W Korei Południowej nie ma zbyt wielu nauczycieli angielskiego. Rząd podjął decyzję o wypełnieniu wolnych miejsc robotami - będą uczyły języka angielskiego dzieci w szkołach podstawowych i przedszkolach.
Angielski w Korei Południowej jest prowadzony głównie przez native speakerów - nauczycieli z Stanów Zjednoczonych, Kanady, Wielkiej Brytanii i Australii. Liczba nauczycieli nie jest wystarczająca dla wszystkich szkół - szczególnie tych znajdujących się na wyspach wiejskich lub odległych.
Rząd znalazł oryginalny sposób na ich sytuację. W szkołach podstawowych i przedszkolach dzieci będą nauczane przez specjalne roboty, które wyglądają jak postacie z kreskówek dla dzieci.

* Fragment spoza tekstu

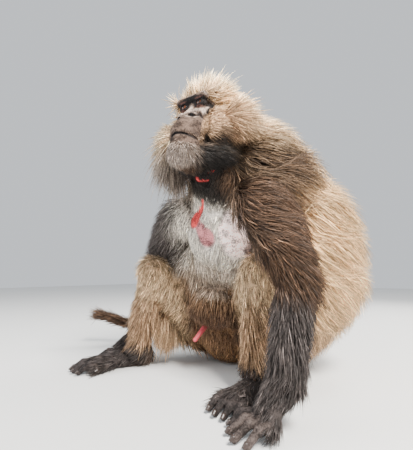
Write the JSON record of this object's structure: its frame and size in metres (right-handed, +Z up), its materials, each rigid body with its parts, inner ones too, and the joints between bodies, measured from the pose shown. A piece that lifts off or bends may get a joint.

Według io9 młodsi uczniowie nie dziwią się na widok elektronicznego nauczyciela i postrzegają jako coś oczywistego.
Rząd zamierza przeznaczyć na roboty nauczycieli ok 45 milionów dolarów. W 2011 roku pojawią się one w 500 szkołach podstawowych na terenie całego kraju, a w roku 2013 - w 8 tysiącach szkół, w tym przedszkolach.
To nie pierwszy przypadek w Południowej Korei gdzie w innowatorski sposób został wykorzystany robot. Już w 2009 roku robot zagrał rolę główną w teatrze w przedstawieniu "Księżniczka robotów i siedmiu krasnoludków" dzięki czemu stał się jednym z najbardziej popularnych robotów.